What about your wife?

One of the advantages of working together is that my wife and I are able to share different experiences during the same Special Olympics events. Michelle oversees sports and competition for Special Olympics Southern California, and is traveling to Korea as part of Special Olympics Team USA, where she will oversee the Floor Hockey delegation (athletes and coaches). 
While I’m stuck in a room with a computer*, she gets to experience the “fun” part of the games: the competition. She leaves a day ahead of me, traveling with part of the team, to Seoul. Our schedules, while there, don’t look like they’ll match up at any point but, I’m sure we’ll find a way to spend some time together. We’ll be in different hotels, and different sports venues, for most of the Games. After the Games, she travels with SO Team USA back to Los Angeles while I “float” around Seoul a little longer. 
Michelle is no stranger to SO World Games experiences. She worked the 2007 SO World Summer Games (Shanghai) and the 2009 SO World Winter Games (Boise, ID). She has also worked the 2006 SO National Games (Ames, IA) and 2010 SO National Games (Lincoln, NE). 
I’m very proud of her and the work that she does for the athletes and coaches. It’s her mission to ensure they have all of the support and resources they need to get through the Games. She also goes out of her way to ensure their experiences are safe and enjoyable. 
Michelle’s reputation amongst our colleagues is stellar (to say the least). In fact, in most circles, I’m only known as “Michelle’s husband”, a moniker I’m proud to bear. 

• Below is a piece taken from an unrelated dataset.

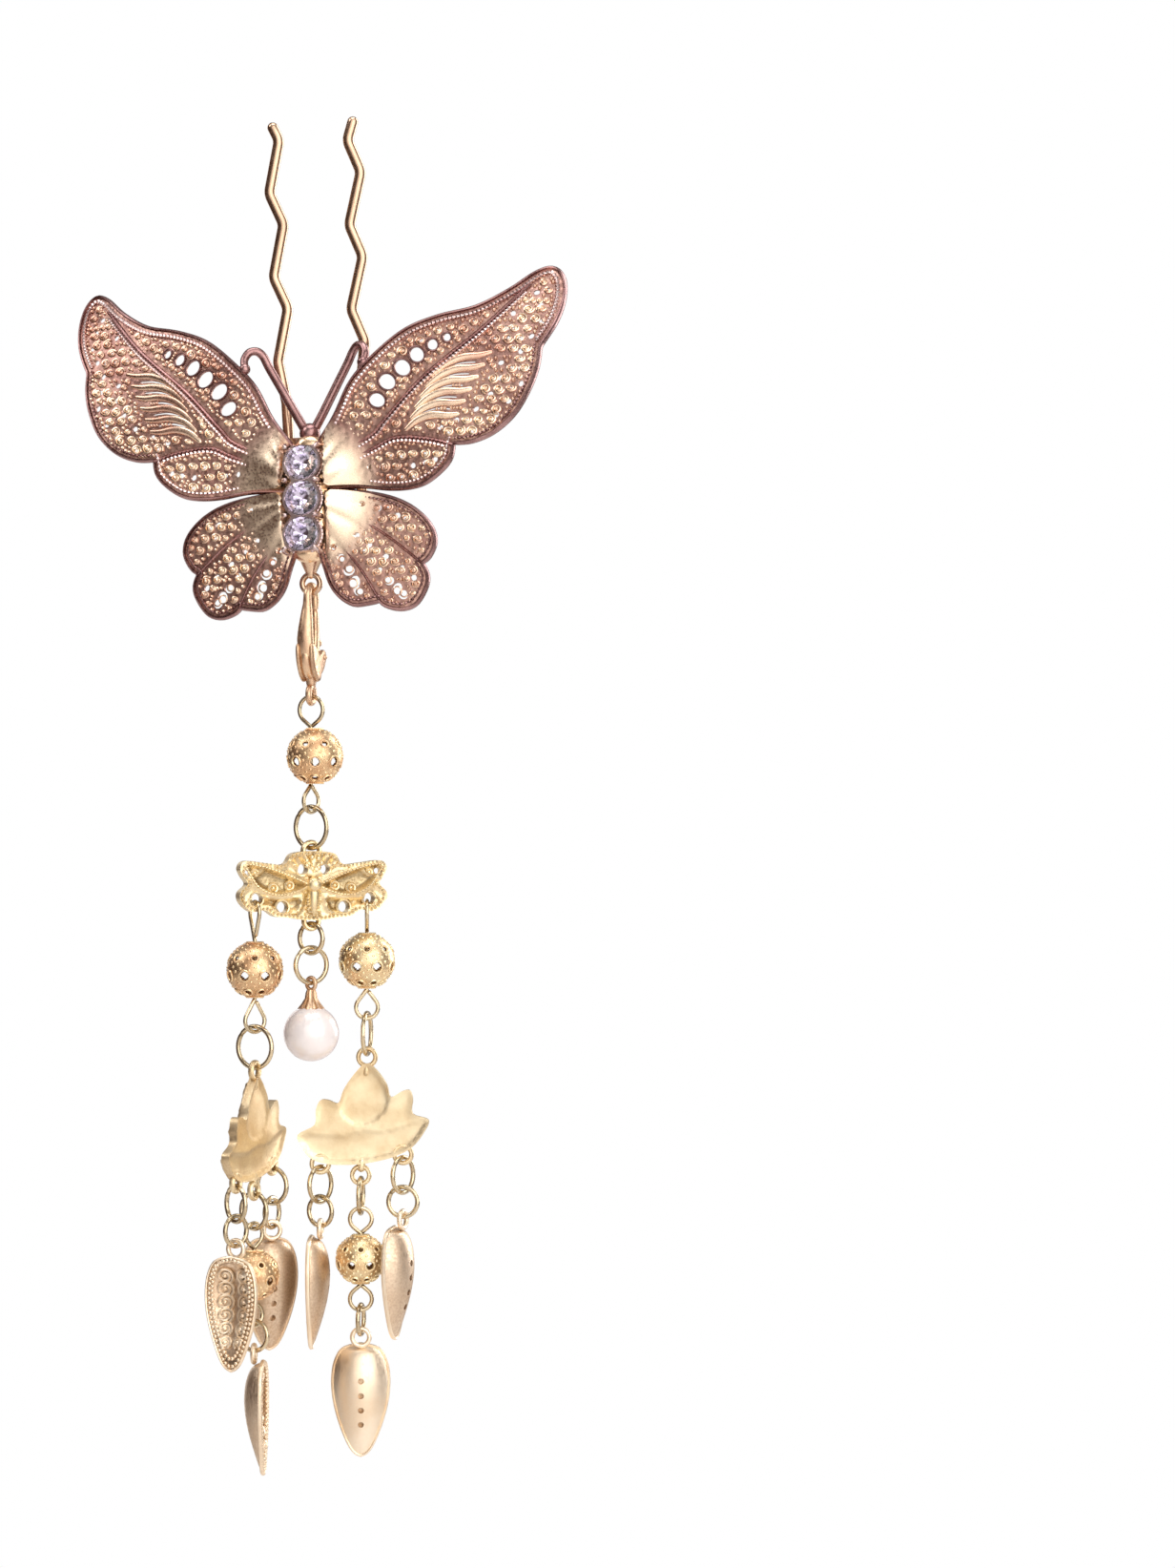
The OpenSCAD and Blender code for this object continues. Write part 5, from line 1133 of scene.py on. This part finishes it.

* Let’s face it, being stuck in a room with a computer is actually one of the few places where I thrive. Though it may seem like a punishment, for some, it’s not all that bad for me. But, I really do enjoy being out and about, away from computers. No really, I do!


Layers and long-johns

“I know I’m going to catch Hell for this but, what kind of clothes will I need?”

I asked three people that question. And those three people did, in fact, give me Hell. And, they will continue to throughout the trip. Raised in Southern California, and anti-snow, the heaviest jacket I own would probably be comfortable in 40 degree climate at best. My body temp runs normally hot, so seeing me in shorts while others are bundled up is not an unusual sight.
But, subzero temps not counting windchill? Definitely uncharted territory for me.
Over the past couple of months, you may have heard me say the following:

“How do I pack winter clothes for 18 days?”
“Do I wear underwear under the long-johns?”
“Will I seriously need long-johns?”
“Damn, these long-johns are hella-itchy!”
“Layers… Hmm, layers…”
“Does *insert clothing item here* count as a ‘layer’?”

The local Columbia Outlet received a good portion of my last few paychecks. As a result, not only am I (hopefully) prepared to face the cold, I’ll also be masquerading as a Columbia clothing model while there.


Why I am going to Korea

Recently, I was invited to the 2013 Special Olympics World Winter Games, in Pyeongchang, Republic of Korea, to provide additional support for the Games Management System (a software program that Special Olympics uses to run competition divisions, schedules and results). This is the same role that I served in 2011 during the Special Olympics World Summer Games in Athens, Greece.

I’ll be there for 18 days, 13 of which I’ll be working the Games. The remaining 5 days I’ll be exploring Seoul with some of my colleagues.

There are a few reasons this trip means a lot to me: First, one of my biggest professional accomplishments is organizing, centralizing, establishing policies & procedures, and training users to utilize the Games Management System in an efficient manor for Special Olympics Southern California. That was a project that took a little over two years of my professional career. And I like to think that my being invited to serve this role is a bit of a reward for that.

Second, this will be my first trip back to Korea since being born and leaving there at eighteen months old. I will admit that it’s drumming up some emotions though, I haven’t quite yet decided what to do with them. I’m very much looking forward to exploring both Pyeongchang and Seoul. Some have asked if I am going to try to locate my birth family while there. No, this won’t be the right time to do something like that. And, I’m not even sure that’s a search I want to take on.

And third, simply being a part of Special Olympics World Games is an experience that I wish everyone could have. The environment and atmospheres are difficult to describe. I can only sum it up as, amazing. It’s what I imagine a peaceful world should be. And the experience from both 2011 (Athens) and 2013 (Korea) will help as we begin to prepare for 2015 (Los Angeles).